それをきっかけにオフライン決済や資産運用など様々なミニアプリを開発し、中国決済サービスにおいてはシェアNo. 1。東南アジアでもユーザーが増え、日本でも中国旅行者向けに30万店舗以上が Alipay決済に対応しています。
Gojekはインドネシアのスタートアップ企業です。2010年にインドネシアで設立されましたが、Gojekのアプリは東南アジア各国で利用されており、人々の生活に欠かせないアプリとなっています。2015年頃からタクシーの配車サービスの事業を始め、ユーザーのニーズに合わせてバイク配車サービス「GoRide」や車の配車サービス「GoCar」、買い物代行サービス「GoSend」などユーザーの声を元にミニアプリを次々と開始し、東南アジア全体にユーザーを持つ巨大なスーパーアプリ企業になりました。Gojekは企業価値が100億ドル(約1兆800億円)を超える巨大未上場企業「デカコーン」にも入っており(世界で20社ほど)、多くのユーザーを抱えています。
2021年3月にYahoo! JAPAN(ヤフー)と LINEという日本の巨大インターネット企業が経営統合したことで日本のスーパーアプリ業界にも大きな影響を与えました。次に日本におけるスーパーアプリについて具体的にご紹介していきます。
日本国内で最も利用されているスーパーアプリといえば「 LINE」でしょう。LINEは元々2012年にメッセンジャーアプリとして開発をされました。その後2015年には音楽配信のミニアプリである「 LINE MUSIC」、アルバイト求人情報サービスの「LINEバイト」、2016年には決済サービスの「LINE Pay」をリリースしました。他にも資産運用の「 LINE証券」や「 LINEトラベル」など、様々なミニアプリを利用することが可能です。まさに日本を代表するスーパーアプリといっても過言ではないでしょう。
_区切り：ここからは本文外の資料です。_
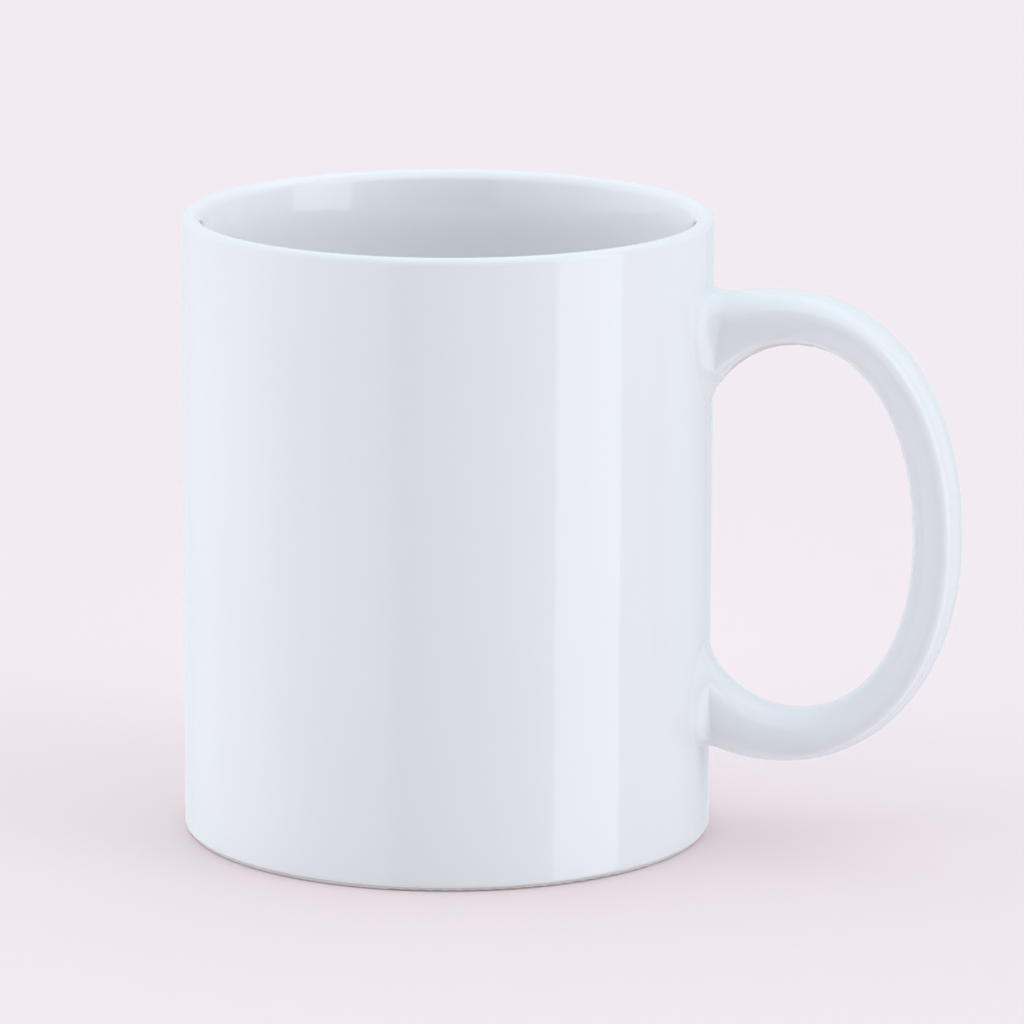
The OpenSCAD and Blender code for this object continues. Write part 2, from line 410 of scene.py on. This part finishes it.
def window_border(rows, columns, upward):
    """Grid places round a window's patch, in the order of a section's points."""
    half = PATCH // 2
    walk = ([(half + k, PATCH) for k in range(half)]
            + [(PATCH, PATCH - k) for k in range(PATCH)]
            + [(PATCH - k, 0) for k in range(PATCH)]
            + [(0, k) for k in range(PATCH)]
            + [(k, PATCH) for k in range(half)])
    return [(rows[i if upward else PATCH - i], columns[j]) for i, j in walk]


def outer_profile():
    """Outside of the outer glaze from its rolled lower edge up to the crown of the rim."""
    bead = BEAD_RISE * GLAZE_T
    rolled_edge = [(CLAY_R + GLAZE_T * math.sin(a), GLAZE_STOP_Z + bead * (1 - math.cos(a)),
                    math.sin(a), -math.cos(a)) for a in np.linspace(0, math.pi / 2, BEAD_STEPS + 1)]
    rim_z = CUP_H - RIM_OUTER_ROUND
    wall_z = [GLAZE_STOP_Z + bead, *LOWER_PATCH_Z, *UPPER_PATCH_Z, rim_z]
    steps = (FOOT_STEPS, PATCH, GRIP_STEPS, PATCH, SHOULDER_STEPS)
    wall = [line((CUP_R, start), (CUP_R, end), n)
            for start, end, n in zip(wall_z, wall_z[1:], steps)]
    rim = arc((CROWN_R, rim_z), RIM_OUTER_ROUND, 0, 90, OUTER_RIM_STEPS)
    return joined(rolled_edge, *wall, rim)


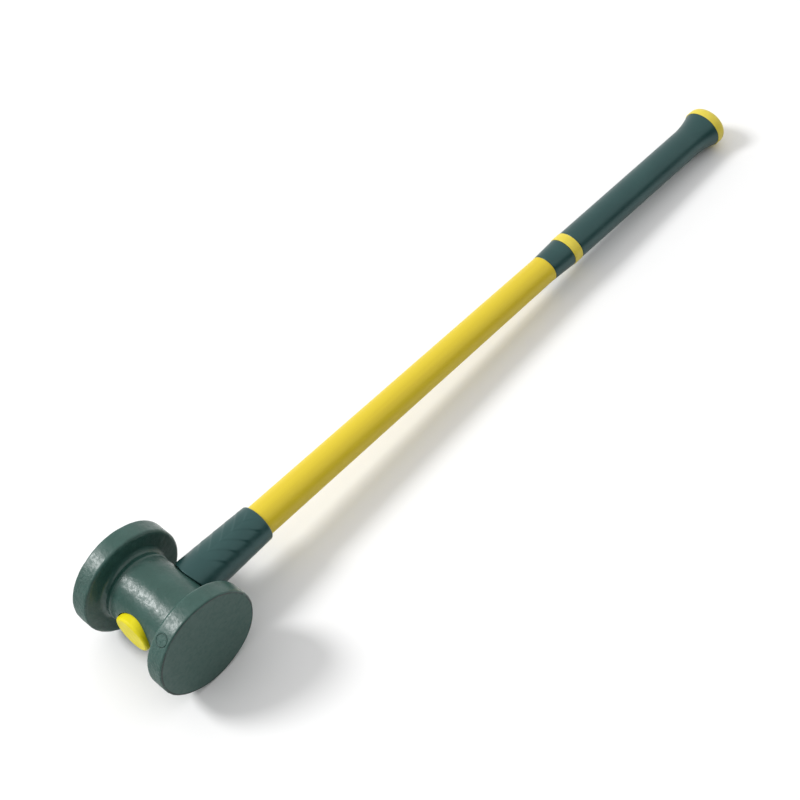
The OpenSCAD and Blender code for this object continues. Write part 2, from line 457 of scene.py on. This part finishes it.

日本の大手インターネット関連会社であるソフトバンクグループ(ヤフー)が運営するスーパーアプリがPayPayです。PayPayといえば決済サービス利用のイメージが強く、個人間送金や店舗決済のシェアは国内最大級です。しかし最近ではスーパーアプリ化が進んでいます。アプリ内での投資やオンラインフリマなど様々な機能が追加されています。また上記でも記載した通り、PayPay自体も多くのユーザーがいますが、2021年3月に LINE株式会社と経営統合したことから今後もさらに日本のスーパーアプリ業界の発展に期待がされています。
スーパーアプリのメリットやミニアプリとの違い、実際の代表的なスーパーアプリについて紹介をしてきました。ユーザーにも事業者にも多くのメリットがあるスーパーアプリは今後も需要が高まり続けると考えられます。2021年3月のYahoo社と LINE社の経営統合の動きからもみてとれる様に、GAFAを代表する海外大手テック企業に立ち向かっていくにはスーパーアプリ化は欠かせない流れです。今後はIoT技術を元にしたスマートシティとの連動に注目し開発を進めている企業も増えてきており、私達の生活をより豊かにしてくれるような技術やサービスの発展が今後も期待されています。